Over the course of the past two years, I’ve used OpenSCAD to design a gas/vacuum cell that can support a pressed silica nanoparticle pellet in front of a variety of spectroscopy systems. The core of the cell was 3D printed in aluminum by Shapeways, with some subsequent facing on our lathe to get good seals with the O-rings. This first version is designed to fit into our fluorimeter.

The Cell I

After using the first cell for a year, I realized I also wanted to be able to attach it to a fiber-optic-based spectrometer. Here, you can see the second cell attached to our Schlenk line.

The Cell II

Schlenk Line in Development

This is my Schlenk line; there are many like it, but this one is mine. The double-manifold design allows my students and me to expose samples to either vacuum or inert gas (argon, in this case.) Every line has little tweaks and customizations made by the scientist using it, and is thus inevitably a work-in-progress. This particular line very much needs a full-time vacuum gauge as its next addition.

Schlenk Line in Development

3D Printing Materials

In addition to photography, I’ve been exploring 3D printing in the past few years. I’ve found that it’s a great route to making small objects to support my science work. In this case, I was developing a holder to support a 12.7 mm pressed solid sample pellet inside the space normally occupied by a 10-cm pathlength liquid-handling cuvette. The result is this odd rectangular shape that unlocks to hold the “too wide” pellet diagonally—thanks, square root of two!

In these forms, I was working with a variety of materials, including glass-reinforced nylon, lost-wax-cast brass, and a bronze/steel powder combination.

3D Printing Materials

Glass Bridges of Johnson Hall

I often show what I think of as the front of Johnson Hall of Science, but inspection of this image (particularly the top of the brick wing on the left) shows that the building’s name, and thus its front, are on this side. The dramatic glass structures extending between and out from the wings lend credence to the idea.

Glass Bridges of Johnson Hall

Lasers

The hours I spend in the physics and chemistry labs of St. Lawrence University make me a bit inured to the optical shenanigans occurring when we take Raman spectra of the materials my students synthesize. Still, the effect is pretty fantastic. The grainy pattern of the laser on surfaces around lab is fantastic, but the fluorescence ink on the post-it note in the foreground fluorescing aggressively is pretty cool, too.

Homebuilt Raman Apparatus

That violet-blue light in the background of the shot above is the 405 nm laser we use to initiate photochemical processes. The beam is poorly detected by the camera’s sensor, but the slightest hint of it is visible in the upper third of the image below.

405 nm

Cartesian Grid of Building 66

The utilitarian, earthquake-resistant architecture of Berkeley Lab amid the verdant hills of the East Bay seems like a science-fictional setting—a location that can’t possible exist—in contrast to San Francisco in the distance.

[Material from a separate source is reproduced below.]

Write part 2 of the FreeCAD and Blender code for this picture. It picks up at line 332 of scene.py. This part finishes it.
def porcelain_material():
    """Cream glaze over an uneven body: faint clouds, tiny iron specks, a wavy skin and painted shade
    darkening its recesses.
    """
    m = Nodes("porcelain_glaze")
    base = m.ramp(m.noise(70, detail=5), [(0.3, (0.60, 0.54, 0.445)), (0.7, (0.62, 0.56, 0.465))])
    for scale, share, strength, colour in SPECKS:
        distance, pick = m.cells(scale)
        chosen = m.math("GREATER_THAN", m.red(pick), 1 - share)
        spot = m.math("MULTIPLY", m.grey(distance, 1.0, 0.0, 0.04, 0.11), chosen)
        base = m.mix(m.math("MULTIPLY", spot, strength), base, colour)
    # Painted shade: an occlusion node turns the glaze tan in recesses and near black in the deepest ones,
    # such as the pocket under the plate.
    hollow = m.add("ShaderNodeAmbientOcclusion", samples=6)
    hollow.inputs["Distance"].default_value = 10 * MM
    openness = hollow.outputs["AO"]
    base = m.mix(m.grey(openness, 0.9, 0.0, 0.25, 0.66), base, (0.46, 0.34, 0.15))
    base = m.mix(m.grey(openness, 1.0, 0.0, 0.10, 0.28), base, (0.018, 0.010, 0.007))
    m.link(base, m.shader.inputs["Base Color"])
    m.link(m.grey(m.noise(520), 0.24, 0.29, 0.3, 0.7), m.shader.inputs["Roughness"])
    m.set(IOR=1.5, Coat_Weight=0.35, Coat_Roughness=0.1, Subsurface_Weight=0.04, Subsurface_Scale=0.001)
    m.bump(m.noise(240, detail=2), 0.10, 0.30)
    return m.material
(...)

Cartesian Grid of Building 66

Winter On Campus

St. Lawrence University’s campus is quiet for the moment; athletes have returned early from break but pretty much everyone else is still on winter vacation. The snow adds an extra layer of dampening.

Winter Trees Outside Johnson Hall

When they return,  the school will once again take on its weird ski lodge vibe.

Student Life Under Freeze

End of 2018 (Recalling the Lab)

Professionally, 2018 was a good year: my sabbatical work was published in the Journal of Physical Chemistry C. That came from a long time writing and a long time in this lab.

Testing Facility

Berkeley Lab’s Frei Group was kind enough to share their space with me, and I could not have done that work without this high vacuum line. I’ve always loved the way understanding the components of a system can take a complicated image like this one and break it into understandable parts. This image, in particular, gets less odd after the realization that this is two lines, mounted back-to-back, in the same Unistrut frame.

High Vacuum Line

Spectroscopy Lab

Approaching the summer solstice, the start of fall-semester classes and their attendant labs seems far away, but a new class of St. Lawrence first-year students will be here before I know it.

Spectroscopy Lab I

This was one of the light sources students were interrogating: a sodium lamp, like the ones used in street lights (at least in the twentieth century—LED street lamps are becoming increasingly dominant now.)